Present the data once more in exactly its original form.

Records with modeling code:

-- start --

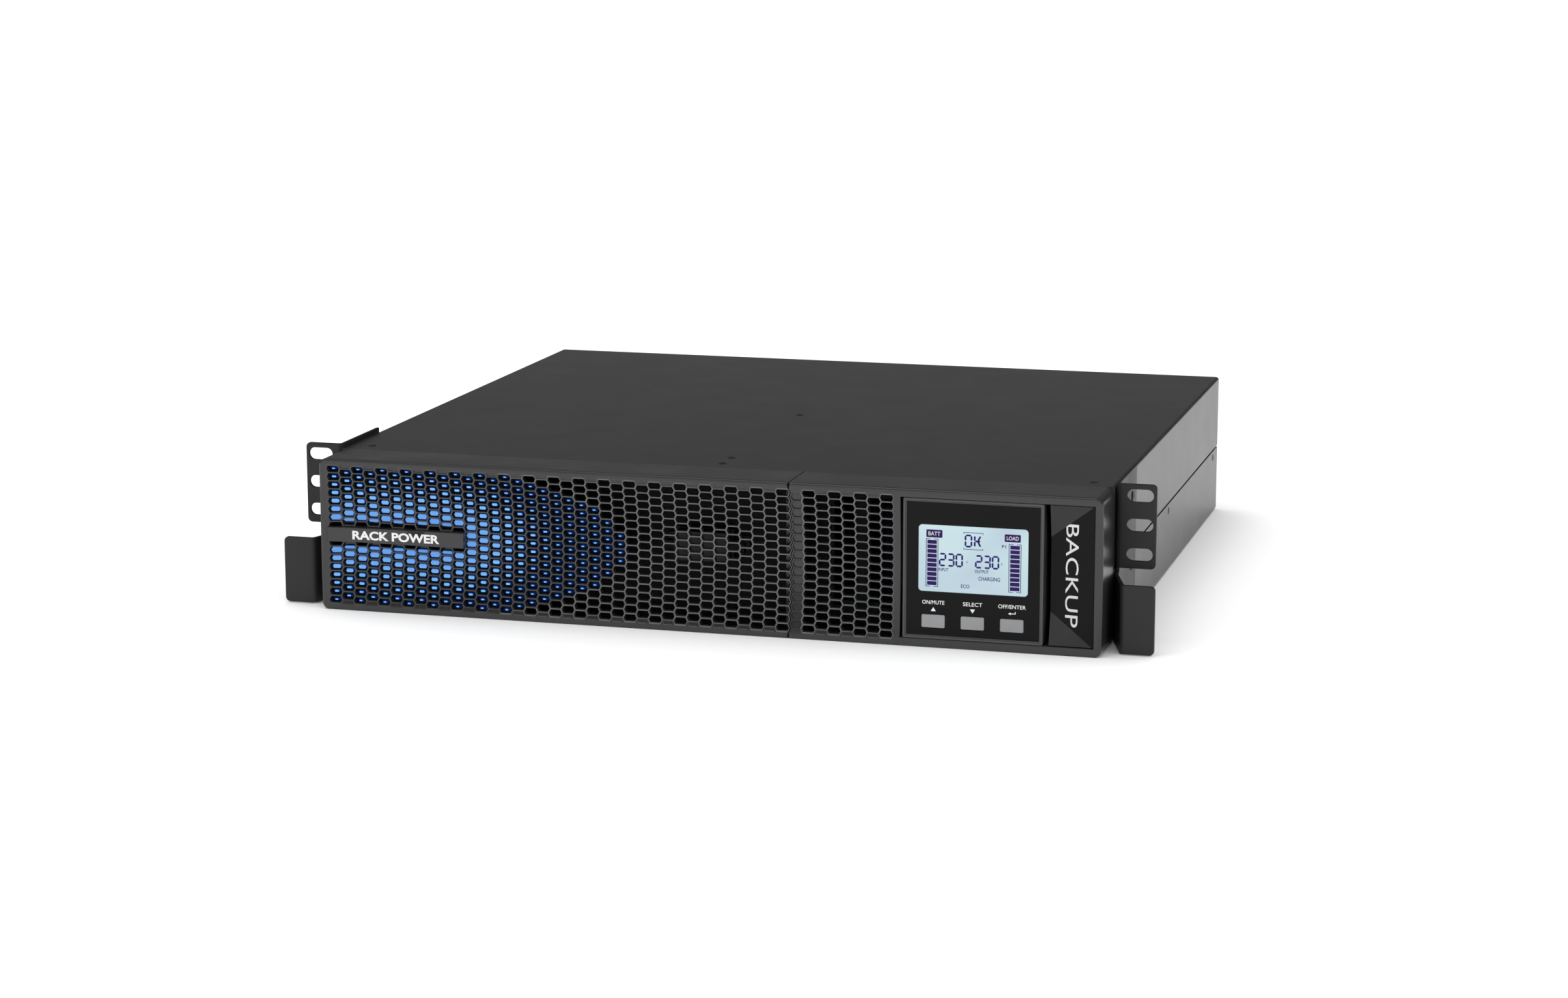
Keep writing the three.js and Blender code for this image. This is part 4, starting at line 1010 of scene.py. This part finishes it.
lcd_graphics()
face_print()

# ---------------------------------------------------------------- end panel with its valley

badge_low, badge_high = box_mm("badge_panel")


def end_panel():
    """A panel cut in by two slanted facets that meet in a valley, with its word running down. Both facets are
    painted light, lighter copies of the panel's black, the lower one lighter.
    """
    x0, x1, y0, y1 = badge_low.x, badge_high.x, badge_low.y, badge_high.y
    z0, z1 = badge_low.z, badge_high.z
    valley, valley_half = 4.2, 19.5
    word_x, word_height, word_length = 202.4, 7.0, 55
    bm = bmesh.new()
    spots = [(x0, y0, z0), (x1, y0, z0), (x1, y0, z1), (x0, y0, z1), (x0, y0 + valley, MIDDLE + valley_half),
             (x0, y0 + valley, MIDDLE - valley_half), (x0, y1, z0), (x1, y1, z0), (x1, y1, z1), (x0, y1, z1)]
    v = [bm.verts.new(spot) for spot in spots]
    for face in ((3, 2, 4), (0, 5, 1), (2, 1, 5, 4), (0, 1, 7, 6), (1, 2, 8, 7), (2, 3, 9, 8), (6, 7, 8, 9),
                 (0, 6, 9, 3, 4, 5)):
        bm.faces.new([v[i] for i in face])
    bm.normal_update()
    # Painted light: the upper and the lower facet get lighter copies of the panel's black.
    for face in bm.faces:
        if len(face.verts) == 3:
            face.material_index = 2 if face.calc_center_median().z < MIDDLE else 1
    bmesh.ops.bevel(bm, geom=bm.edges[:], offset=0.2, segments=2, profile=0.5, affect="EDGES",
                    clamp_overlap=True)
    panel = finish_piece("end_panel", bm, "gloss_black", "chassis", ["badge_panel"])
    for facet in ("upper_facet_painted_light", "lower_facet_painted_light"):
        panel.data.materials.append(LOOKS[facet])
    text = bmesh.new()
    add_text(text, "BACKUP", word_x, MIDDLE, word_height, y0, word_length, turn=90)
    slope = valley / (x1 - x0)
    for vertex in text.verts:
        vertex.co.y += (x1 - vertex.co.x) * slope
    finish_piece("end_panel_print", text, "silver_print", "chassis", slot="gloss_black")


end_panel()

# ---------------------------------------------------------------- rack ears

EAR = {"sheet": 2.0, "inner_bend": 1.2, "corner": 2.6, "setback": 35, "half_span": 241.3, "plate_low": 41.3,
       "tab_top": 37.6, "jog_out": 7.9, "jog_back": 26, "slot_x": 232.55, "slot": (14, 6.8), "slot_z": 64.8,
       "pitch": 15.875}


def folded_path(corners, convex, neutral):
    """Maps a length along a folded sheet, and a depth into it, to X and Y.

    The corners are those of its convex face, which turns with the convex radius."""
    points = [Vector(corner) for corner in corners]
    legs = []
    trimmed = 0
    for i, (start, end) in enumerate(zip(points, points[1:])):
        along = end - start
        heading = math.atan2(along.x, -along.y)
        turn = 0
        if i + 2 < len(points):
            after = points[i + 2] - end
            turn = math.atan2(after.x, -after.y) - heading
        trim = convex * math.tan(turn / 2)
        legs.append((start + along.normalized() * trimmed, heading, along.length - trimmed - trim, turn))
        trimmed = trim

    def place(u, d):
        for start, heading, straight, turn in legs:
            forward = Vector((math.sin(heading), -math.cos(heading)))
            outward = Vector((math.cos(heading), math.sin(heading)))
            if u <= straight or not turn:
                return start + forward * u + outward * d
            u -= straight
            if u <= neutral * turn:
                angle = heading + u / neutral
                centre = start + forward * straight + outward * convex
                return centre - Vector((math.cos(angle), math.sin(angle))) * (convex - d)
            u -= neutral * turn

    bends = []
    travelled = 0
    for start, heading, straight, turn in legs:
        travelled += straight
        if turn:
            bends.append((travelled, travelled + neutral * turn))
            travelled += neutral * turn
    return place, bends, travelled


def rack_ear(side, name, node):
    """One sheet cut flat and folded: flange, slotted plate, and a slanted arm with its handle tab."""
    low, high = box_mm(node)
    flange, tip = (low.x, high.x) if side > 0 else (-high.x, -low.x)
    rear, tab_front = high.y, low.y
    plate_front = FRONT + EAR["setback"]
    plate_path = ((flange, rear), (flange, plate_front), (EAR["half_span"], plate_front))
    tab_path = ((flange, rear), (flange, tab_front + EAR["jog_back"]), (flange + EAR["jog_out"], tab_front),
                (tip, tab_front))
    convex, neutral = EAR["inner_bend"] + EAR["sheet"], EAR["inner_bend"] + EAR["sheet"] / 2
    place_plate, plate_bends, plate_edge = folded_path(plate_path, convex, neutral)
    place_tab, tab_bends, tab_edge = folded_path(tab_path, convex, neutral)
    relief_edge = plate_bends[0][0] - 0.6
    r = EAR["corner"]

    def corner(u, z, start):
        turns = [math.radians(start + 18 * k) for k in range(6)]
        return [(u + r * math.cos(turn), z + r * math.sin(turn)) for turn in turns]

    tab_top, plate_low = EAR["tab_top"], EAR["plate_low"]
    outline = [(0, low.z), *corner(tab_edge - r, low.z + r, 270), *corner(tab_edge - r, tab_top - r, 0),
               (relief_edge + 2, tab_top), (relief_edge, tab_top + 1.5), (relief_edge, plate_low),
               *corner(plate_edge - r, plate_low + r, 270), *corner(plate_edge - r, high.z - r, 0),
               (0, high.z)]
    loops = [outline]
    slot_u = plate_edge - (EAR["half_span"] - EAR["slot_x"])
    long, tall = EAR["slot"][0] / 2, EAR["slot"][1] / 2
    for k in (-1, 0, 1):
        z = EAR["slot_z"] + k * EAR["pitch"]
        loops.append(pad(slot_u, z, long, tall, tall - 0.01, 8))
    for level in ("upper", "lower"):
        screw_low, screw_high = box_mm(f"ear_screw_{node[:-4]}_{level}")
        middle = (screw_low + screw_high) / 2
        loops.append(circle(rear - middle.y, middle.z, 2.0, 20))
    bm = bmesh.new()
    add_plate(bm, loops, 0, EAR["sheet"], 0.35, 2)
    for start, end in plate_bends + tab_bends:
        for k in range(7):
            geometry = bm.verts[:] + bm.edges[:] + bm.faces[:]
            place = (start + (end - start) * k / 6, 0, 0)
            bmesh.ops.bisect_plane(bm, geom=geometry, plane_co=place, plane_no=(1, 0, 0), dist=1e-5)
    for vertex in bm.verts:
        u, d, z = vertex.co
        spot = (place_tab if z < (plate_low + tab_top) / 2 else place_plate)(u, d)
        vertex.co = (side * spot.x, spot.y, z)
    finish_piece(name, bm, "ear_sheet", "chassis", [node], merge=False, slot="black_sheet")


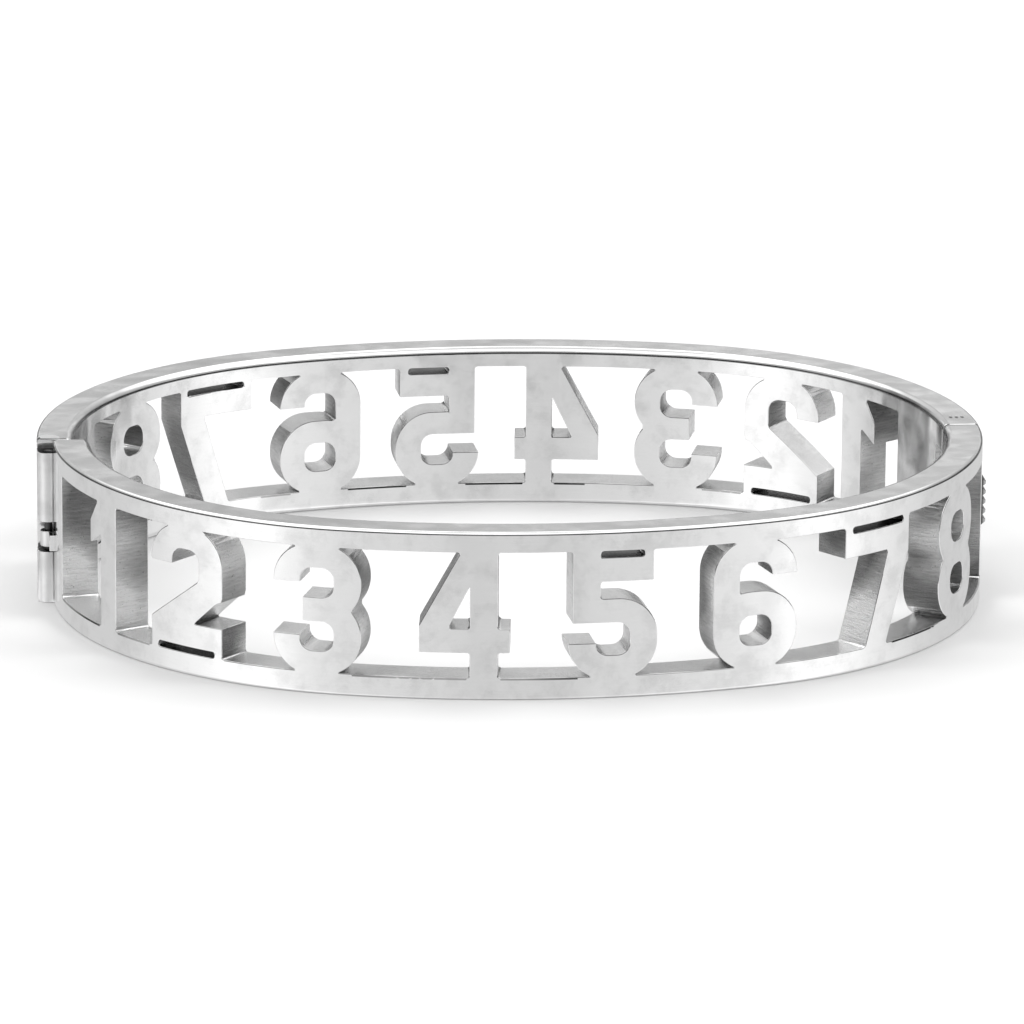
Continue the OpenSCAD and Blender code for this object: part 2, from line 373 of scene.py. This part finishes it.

-- end --

> **Final answer**:
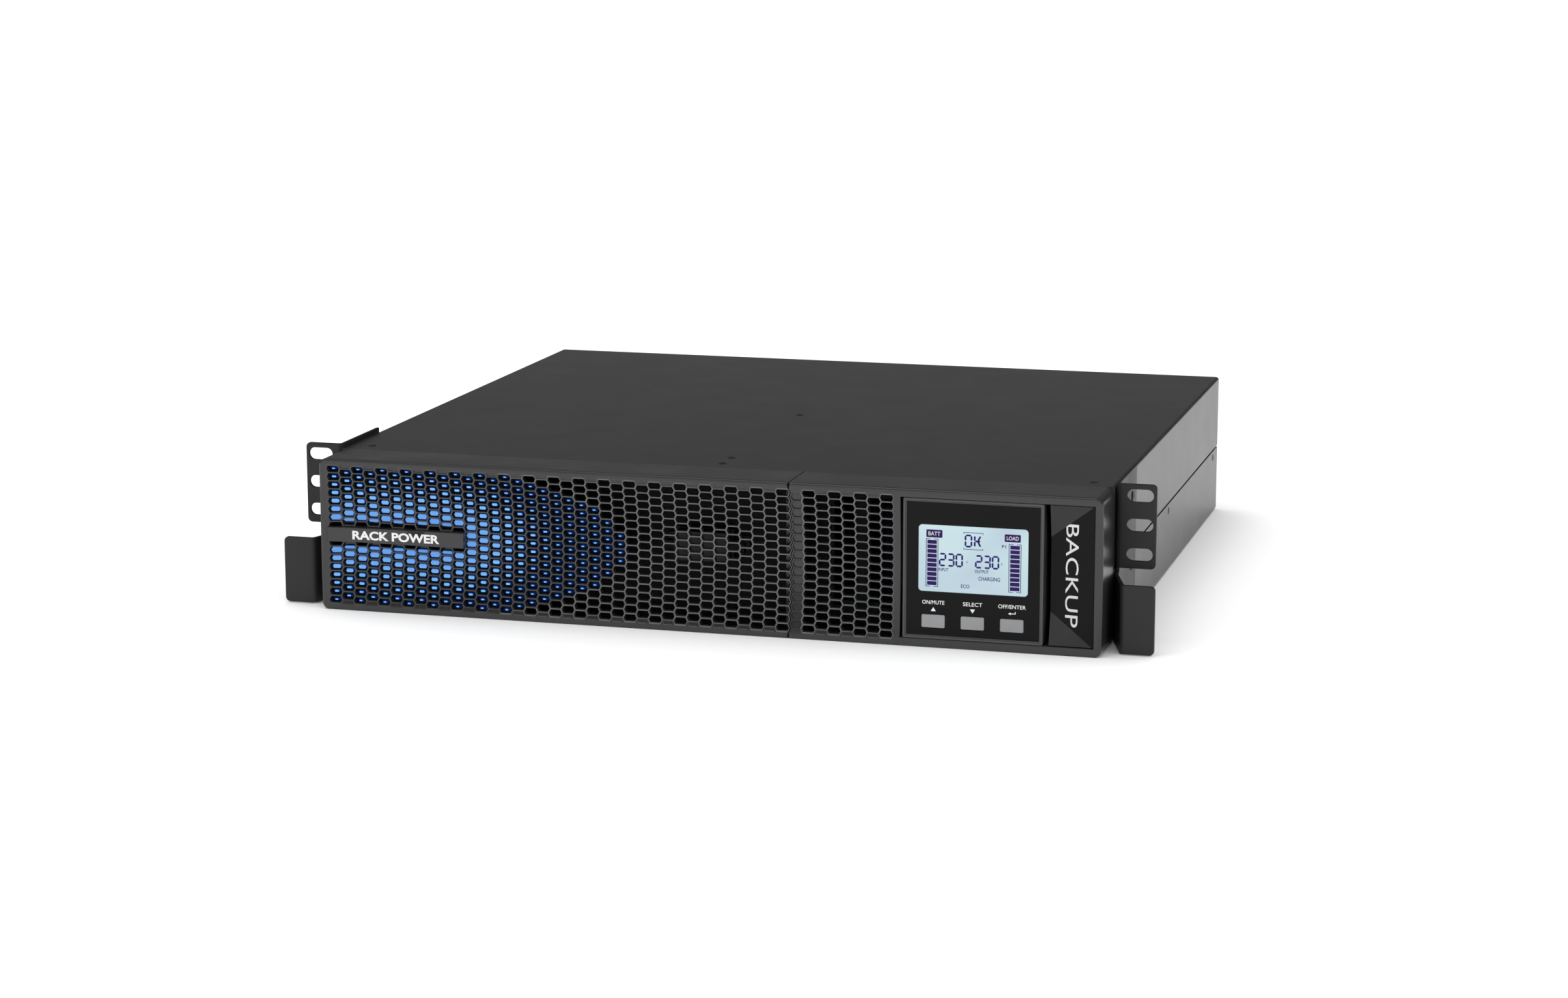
Keep writing the three.js and Blender code for this image. This is part 4, starting at line 1010 of scene.py. This part finishes it.
lcd_graphics()
face_print()

# ---------------------------------------------------------------- end panel with its valley

badge_low, badge_high = box_mm("badge_panel")


def end_panel():
    """A panel cut in by two slanted facets that meet in a valley, with its word running down. Both facets are
    painted light, lighter copies of the panel's black, the lower one lighter.
    """
    x0, x1, y0, y1 = badge_low.x, badge_high.x, badge_low.y, badge_high.y
    z0, z1 = badge_low.z, badge_high.z
    valley, valley_half = 4.2, 19.5
    word_x, word_height, word_length = 202.4, 7.0, 55
    bm = bmesh.new()
    spots = [(x0, y0, z0), (x1, y0, z0), (x1, y0, z1), (x0, y0, z1), (x0, y0 + valley, MIDDLE + valley_half),
             (x0, y0 + valley, MIDDLE - valley_half), (x0, y1, z0), (x1, y1, z0), (x1, y1, z1), (x0, y1, z1)]
    v = [bm.verts.new(spot) for spot in spots]
    for face in ((3, 2, 4), (0, 5, 1), (2, 1, 5, 4), (0, 1, 7, 6), (1, 2, 8, 7), (2, 3, 9, 8), (6, 7, 8, 9),
                 (0, 6, 9, 3, 4, 5)):
        bm.faces.new([v[i] for i in face])
    bm.normal_update()
    # Painted light: the upper and the lower facet get lighter copies of the panel's black.
    for face in bm.faces:
        if len(face.verts) == 3:
            face.material_index = 2 if face.calc_center_median().z < MIDDLE else 1
    bmesh.ops.bevel(bm, geom=bm.edges[:], offset=0.2, segments=2, profile=0.5, affect="EDGES",
                    clamp_overlap=True)
    panel = finish_piece("end_panel", bm, "gloss_black", "chassis", ["badge_panel"])
    for facet in ("upper_facet_painted_light", "lower_facet_painted_light"):
        panel.data.materials.append(LOOKS[facet])
    text = bmesh.new()
    add_text(text, "BACKUP", word_x, MIDDLE, word_height, y0, word_length, turn=90)
    slope = valley / (x1 - x0)
    for vertex in text.verts:
        vertex.co.y += (x1 - vertex.co.x) * slope
    finish_piece("end_panel_print", text, "silver_print", "chassis", slot="gloss_black")


end_panel()

# ---------------------------------------------------------------- rack ears

EAR = {"sheet": 2.0, "inner_bend": 1.2, "corner": 2.6, "setback": 35, "half_span": 241.3, "plate_low": 41.3,
       "tab_top": 37.6, "jog_out": 7.9, "jog_back": 26, "slot_x": 232.55, "slot": (14, 6.8), "slot_z": 64.8,
       "pitch": 15.875}


def folded_path(corners, convex, neutral):
    """Maps a length along a folded sheet, and a depth into it, to X and Y.

    The corners are those of its convex face, which turns with the convex radius."""
    points = [Vector(corner) for corner in corners]
    legs = []
    trimmed = 0
    for i, (start, end) in enumerate(zip(points, points[1:])):
        along = end - start
        heading = math.atan2(along.x, -along.y)
        turn = 0
        if i + 2 < len(points):
            after = points[i + 2] - end
            turn = math.atan2(after.x, -after.y) - heading
        trim = convex * math.tan(turn / 2)
        legs.append((start + along.normalized() * trimmed, heading, along.length - trimmed - trim, turn))
        trimmed = trim

    def place(u, d):
        for start, heading, straight, turn in legs:
            forward = Vector((math.sin(heading), -math.cos(heading)))
            outward = Vector((math.cos(heading), math.sin(heading)))
            if u <= straight or not turn:
                return start + forward * u + outward * d
            u -= straight
            if u <= neutral * turn:
                angle = heading + u / neutral
                centre = start + forward * straight + outward * convex
                return centre - Vector((math.cos(angle), math.sin(angle))) * (convex - d)
            u -= neutral * turn

    bends = []
    travelled = 0
    for start, heading, straight, turn in legs:
        travelled += straight
        if turn:
            bends.append((travelled, travelled + neutral * turn))
            travelled += neutral * turn
    return place, bends, travelled


def rack_ear(side, name, node):
    """One sheet cut flat and folded: flange, slotted plate, and a slanted arm with its handle tab."""
    low, high = box_mm(node)
    flange, tip = (low.x, high.x) if side > 0 else (-high.x, -low.x)
    rear, tab_front = high.y, low.y
    plate_front = FRONT + EAR["setback"]
    plate_path = ((flange, rear), (flange, plate_front), (EAR["half_span"], plate_front))
    tab_path = ((flange, rear), (flange, tab_front + EAR["jog_back"]), (flange + EAR["jog_out"], tab_front),
                (tip, tab_front))
    convex, neutral = EAR["inner_bend"] + EAR["sheet"], EAR["inner_bend"] + EAR["sheet"] / 2
    place_plate, plate_bends, plate_edge = folded_path(plate_path, convex, neutral)
    place_tab, tab_bends, tab_edge = folded_path(tab_path, convex, neutral)
    relief_edge = plate_bends[0][0] - 0.6
    r = EAR["corner"]

    def corner(u, z, start):
        turns = [math.radians(start + 18 * k) for k in range(6)]
        return [(u + r * math.cos(turn), z + r * math.sin(turn)) for turn in turns]

    tab_top, plate_low = EAR["tab_top"], EAR["plate_low"]
    outline = [(0, low.z), *corner(tab_edge - r, low.z + r, 270), *corner(tab_edge - r, tab_top - r, 0),
               (relief_edge + 2, tab_top), (relief_edge, tab_top + 1.5), (relief_edge, plate_low),
               *corner(plate_edge - r, plate_low + r, 270), *corner(plate_edge - r, high.z - r, 0),
               (0, high.z)]
    loops = [outline]
    slot_u = plate_edge - (EAR["half_span"] - EAR["slot_x"])
    long, tall = EAR["slot"][0] / 2, EAR["slot"][1] / 2
    for k in (-1, 0, 1):
        z = EAR["slot_z"] + k * EAR["pitch"]
        loops.append(pad(slot_u, z, long, tall, tall - 0.01, 8))
    for level in ("upper", "lower"):
        screw_low, screw_high = box_mm(f"ear_screw_{node[:-4]}_{level}")
        middle = (screw_low + screw_high) / 2
        loops.append(circle(rear - middle.y, middle.z, 2.0, 20))
    bm = bmesh.new()
    add_plate(bm, loops, 0, EAR["sheet"], 0.35, 2)
    for start, end in plate_bends + tab_bends:
        for k in range(7):
            geometry = bm.verts[:] + bm.edges[:] + bm.faces[:]
            place = (start + (end - start) * k / 6, 0, 0)
            bmesh.ops.bisect_plane(bm, geom=geometry, plane_co=place, plane_no=(1, 0, 0), dist=1e-5)
    for vertex in bm.verts:
        u, d, z = vertex.co
        spot = (place_tab if z < (plate_low + tab_top) / 2 else place_plate)(u, d)
        vertex.co = (side * spot.x, spot.y, z)
    finish_piece(name, bm, "ear_sheet", "chassis", [node], merge=False, slot="black_sheet")


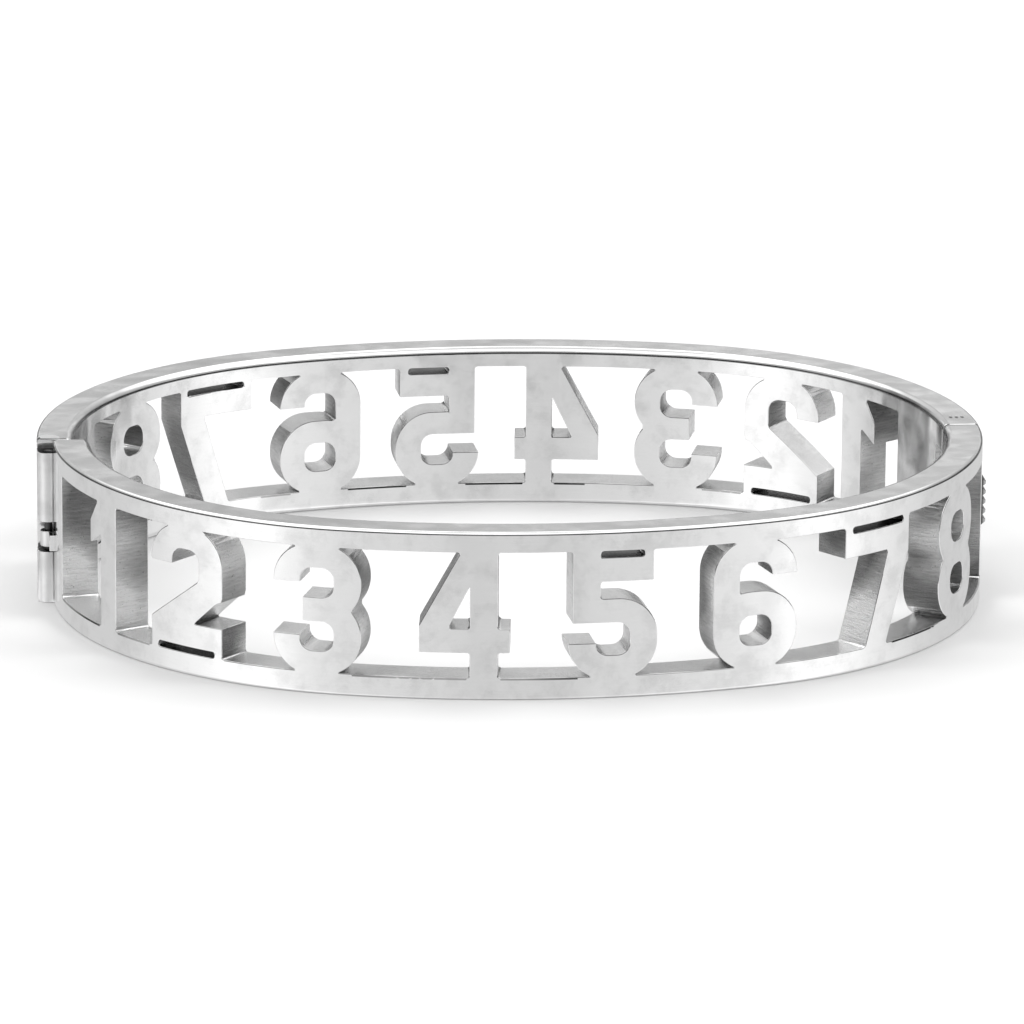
Continue the OpenSCAD and Blender code for this object: part 2, from line 373 of scene.py. This part finishes it.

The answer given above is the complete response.